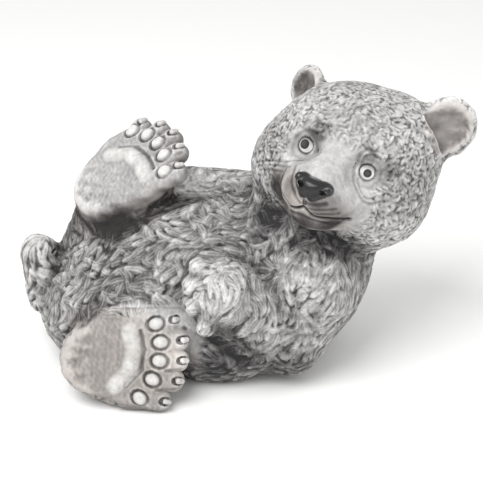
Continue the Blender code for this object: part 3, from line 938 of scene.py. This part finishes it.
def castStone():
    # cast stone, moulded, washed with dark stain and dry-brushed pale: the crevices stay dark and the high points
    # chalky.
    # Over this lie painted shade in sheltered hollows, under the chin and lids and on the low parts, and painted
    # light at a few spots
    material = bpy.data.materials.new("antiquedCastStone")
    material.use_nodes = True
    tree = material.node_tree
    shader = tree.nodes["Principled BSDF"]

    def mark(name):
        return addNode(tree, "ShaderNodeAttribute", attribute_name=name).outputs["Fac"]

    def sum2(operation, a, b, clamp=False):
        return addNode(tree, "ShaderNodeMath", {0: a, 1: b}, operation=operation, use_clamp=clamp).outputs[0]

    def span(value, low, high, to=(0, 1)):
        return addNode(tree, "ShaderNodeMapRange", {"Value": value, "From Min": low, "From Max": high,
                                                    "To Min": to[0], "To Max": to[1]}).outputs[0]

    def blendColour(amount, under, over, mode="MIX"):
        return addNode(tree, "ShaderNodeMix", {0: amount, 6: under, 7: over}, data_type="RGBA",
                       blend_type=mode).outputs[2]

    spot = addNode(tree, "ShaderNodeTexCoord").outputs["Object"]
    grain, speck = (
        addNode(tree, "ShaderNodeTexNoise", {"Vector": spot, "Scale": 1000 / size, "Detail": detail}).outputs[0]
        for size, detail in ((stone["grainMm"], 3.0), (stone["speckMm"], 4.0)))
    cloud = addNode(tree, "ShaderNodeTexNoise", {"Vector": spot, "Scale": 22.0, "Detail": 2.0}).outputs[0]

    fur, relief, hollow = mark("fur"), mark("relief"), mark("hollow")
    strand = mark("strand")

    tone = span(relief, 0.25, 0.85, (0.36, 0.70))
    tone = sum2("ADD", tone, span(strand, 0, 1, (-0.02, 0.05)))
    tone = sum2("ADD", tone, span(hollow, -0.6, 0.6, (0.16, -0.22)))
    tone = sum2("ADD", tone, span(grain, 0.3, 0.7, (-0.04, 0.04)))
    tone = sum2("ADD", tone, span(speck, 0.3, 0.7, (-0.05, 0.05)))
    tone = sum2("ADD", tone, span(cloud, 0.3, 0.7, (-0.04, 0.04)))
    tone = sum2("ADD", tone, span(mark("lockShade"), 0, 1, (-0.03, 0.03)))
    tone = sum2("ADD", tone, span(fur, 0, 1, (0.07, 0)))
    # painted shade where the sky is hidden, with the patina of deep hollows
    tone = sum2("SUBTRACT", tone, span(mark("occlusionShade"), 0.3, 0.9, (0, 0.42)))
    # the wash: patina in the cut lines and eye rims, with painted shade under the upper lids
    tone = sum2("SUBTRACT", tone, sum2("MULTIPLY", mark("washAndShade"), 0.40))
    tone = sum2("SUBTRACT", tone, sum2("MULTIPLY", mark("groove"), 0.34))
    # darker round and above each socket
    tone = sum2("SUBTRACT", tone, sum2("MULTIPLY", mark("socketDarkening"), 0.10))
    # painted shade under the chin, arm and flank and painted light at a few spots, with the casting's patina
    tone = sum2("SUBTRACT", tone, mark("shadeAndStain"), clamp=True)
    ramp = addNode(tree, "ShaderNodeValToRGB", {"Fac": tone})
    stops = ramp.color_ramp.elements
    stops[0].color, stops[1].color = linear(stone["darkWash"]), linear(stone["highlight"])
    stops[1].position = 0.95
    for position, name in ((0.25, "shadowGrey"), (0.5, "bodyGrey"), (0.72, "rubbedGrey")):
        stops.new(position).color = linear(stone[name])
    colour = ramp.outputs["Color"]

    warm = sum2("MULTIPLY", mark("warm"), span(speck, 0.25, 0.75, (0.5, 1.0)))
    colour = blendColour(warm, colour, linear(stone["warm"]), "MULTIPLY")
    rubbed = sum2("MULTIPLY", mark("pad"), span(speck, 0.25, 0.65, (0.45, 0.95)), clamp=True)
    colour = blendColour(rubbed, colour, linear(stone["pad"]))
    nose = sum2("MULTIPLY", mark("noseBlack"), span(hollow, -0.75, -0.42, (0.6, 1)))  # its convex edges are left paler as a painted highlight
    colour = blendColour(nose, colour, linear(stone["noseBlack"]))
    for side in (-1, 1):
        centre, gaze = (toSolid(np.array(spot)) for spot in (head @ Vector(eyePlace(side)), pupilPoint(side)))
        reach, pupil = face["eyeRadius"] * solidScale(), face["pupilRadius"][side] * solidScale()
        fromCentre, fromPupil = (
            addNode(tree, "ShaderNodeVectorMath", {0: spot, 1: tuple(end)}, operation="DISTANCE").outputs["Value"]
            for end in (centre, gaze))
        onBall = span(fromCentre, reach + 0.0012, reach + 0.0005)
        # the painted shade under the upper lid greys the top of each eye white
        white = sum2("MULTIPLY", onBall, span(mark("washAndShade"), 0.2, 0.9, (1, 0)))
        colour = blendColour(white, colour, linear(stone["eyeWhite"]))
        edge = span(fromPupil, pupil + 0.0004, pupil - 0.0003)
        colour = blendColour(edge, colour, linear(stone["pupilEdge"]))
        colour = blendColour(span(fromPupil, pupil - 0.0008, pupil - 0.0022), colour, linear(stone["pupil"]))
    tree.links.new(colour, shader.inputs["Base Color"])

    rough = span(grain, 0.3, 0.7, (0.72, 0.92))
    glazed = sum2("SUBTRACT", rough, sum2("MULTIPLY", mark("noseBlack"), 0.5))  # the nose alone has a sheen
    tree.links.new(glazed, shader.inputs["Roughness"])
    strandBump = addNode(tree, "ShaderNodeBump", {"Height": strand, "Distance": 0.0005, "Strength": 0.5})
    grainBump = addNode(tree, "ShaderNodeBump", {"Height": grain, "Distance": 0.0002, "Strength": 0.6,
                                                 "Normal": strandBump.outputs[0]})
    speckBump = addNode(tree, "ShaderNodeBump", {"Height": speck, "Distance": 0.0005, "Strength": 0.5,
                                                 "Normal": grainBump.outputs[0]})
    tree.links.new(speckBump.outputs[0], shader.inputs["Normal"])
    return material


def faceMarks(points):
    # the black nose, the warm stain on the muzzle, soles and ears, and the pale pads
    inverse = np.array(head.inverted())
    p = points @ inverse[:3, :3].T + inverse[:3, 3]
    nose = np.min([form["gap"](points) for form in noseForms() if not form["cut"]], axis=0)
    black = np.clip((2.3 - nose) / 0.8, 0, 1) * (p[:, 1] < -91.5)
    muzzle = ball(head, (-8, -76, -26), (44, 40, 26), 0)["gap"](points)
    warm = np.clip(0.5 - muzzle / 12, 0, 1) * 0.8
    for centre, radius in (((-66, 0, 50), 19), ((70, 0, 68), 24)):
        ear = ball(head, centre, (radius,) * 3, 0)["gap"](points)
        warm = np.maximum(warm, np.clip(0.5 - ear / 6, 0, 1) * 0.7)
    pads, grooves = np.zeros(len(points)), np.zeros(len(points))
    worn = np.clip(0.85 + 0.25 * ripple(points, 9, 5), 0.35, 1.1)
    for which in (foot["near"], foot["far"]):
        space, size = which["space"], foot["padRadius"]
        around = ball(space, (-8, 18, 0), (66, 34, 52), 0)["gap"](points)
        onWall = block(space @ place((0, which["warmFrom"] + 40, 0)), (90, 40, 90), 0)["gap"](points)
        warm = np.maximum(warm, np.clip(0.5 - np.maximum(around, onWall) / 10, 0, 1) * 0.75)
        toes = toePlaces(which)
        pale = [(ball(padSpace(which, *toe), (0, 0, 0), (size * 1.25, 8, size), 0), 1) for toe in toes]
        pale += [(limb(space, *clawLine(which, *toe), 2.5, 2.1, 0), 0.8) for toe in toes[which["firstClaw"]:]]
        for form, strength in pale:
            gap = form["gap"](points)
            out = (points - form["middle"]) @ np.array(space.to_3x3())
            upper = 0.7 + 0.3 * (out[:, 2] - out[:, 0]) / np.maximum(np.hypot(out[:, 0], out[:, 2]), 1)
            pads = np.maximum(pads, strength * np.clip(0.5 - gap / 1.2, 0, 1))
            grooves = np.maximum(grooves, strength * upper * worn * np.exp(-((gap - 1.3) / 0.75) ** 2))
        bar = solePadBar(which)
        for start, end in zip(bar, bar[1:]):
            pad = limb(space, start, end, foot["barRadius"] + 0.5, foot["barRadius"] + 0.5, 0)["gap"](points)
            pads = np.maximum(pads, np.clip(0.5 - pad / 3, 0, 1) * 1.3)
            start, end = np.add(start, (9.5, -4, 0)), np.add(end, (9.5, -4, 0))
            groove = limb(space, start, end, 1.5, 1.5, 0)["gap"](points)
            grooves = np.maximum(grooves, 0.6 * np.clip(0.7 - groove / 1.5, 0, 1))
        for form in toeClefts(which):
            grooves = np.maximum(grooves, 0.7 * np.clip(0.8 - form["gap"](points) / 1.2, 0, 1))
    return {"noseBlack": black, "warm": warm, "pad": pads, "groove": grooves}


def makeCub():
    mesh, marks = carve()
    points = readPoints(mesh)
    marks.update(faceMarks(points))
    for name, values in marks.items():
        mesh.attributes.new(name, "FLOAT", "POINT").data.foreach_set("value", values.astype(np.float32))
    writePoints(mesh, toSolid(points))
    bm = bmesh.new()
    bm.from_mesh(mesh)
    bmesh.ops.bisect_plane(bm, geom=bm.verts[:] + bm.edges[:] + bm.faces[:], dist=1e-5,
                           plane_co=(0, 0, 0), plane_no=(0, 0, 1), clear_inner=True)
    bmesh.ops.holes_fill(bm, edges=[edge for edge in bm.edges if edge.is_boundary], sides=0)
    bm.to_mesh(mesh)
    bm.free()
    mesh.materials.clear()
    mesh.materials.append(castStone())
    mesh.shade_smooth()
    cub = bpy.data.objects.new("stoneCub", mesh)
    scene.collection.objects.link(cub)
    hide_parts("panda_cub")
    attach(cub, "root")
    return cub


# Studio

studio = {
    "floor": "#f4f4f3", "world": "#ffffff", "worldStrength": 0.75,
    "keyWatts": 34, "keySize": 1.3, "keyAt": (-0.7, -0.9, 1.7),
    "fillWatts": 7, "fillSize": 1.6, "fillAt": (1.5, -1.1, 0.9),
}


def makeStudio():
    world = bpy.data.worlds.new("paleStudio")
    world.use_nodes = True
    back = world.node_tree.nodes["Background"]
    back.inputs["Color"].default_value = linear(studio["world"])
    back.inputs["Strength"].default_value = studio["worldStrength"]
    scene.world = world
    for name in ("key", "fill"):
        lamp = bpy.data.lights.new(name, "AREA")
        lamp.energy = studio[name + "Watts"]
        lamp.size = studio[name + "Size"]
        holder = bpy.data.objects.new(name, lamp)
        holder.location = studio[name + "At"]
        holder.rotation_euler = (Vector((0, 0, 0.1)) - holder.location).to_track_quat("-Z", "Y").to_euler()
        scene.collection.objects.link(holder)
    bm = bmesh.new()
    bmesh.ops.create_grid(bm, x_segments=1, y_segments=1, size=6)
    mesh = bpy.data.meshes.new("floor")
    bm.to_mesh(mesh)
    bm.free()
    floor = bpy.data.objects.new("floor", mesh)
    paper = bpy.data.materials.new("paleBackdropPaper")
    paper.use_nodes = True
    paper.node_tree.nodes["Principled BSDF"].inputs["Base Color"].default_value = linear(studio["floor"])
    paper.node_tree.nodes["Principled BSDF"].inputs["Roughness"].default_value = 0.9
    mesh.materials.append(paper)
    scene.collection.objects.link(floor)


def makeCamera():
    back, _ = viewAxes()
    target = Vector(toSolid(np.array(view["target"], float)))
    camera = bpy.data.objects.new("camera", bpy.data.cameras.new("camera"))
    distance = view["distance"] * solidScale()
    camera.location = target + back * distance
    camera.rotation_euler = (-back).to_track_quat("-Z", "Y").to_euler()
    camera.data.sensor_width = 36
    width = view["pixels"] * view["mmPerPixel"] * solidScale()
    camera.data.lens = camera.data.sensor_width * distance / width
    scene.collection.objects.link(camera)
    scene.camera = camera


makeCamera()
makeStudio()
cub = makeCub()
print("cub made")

◇ ◇ ◇

[What is needed]:
Starting at the first line of the material above, reproduce each line exactly up to and including the line with "blend_type=mode).outputs[2]".

[Response]:
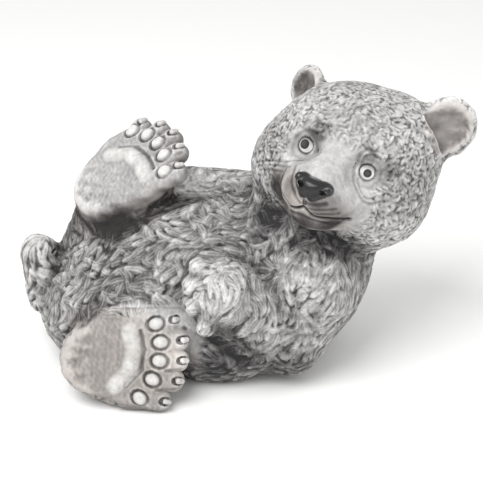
Continue the Blender code for this object: part 3, from line 938 of scene.py. This part finishes it.
def castStone():
    # cast stone, moulded, washed with dark stain and dry-brushed pale: the crevices stay dark and the high points
    # chalky.
    # Over this lie painted shade in sheltered hollows, under the chin and lids and on the low parts, and painted
    # light at a few spots
    material = bpy.data.materials.new("antiquedCastStone")
    material.use_nodes = True
    tree = material.node_tree
    shader = tree.nodes["Principled BSDF"]

    def mark(name):
        return addNode(tree, "ShaderNodeAttribute", attribute_name=name).outputs["Fac"]

    def sum2(operation, a, b, clamp=False):
        return addNode(tree, "ShaderNodeMath", {0: a, 1: b}, operation=operation, use_clamp=clamp).outputs[0]

    def span(value, low, high, to=(0, 1)):
        return addNode(tree, "ShaderNodeMapRange", {"Value": value, "From Min": low, "From Max": high,
                                                    "To Min": to[0], "To Max": to[1]}).outputs[0]

    def blendColour(amount, under, over, mode="MIX"):
        return addNode(tree, "ShaderNodeMix", {0: amount, 6: under, 7: over}, data_type="RGBA",
                       blend_type=mode).outputs[2]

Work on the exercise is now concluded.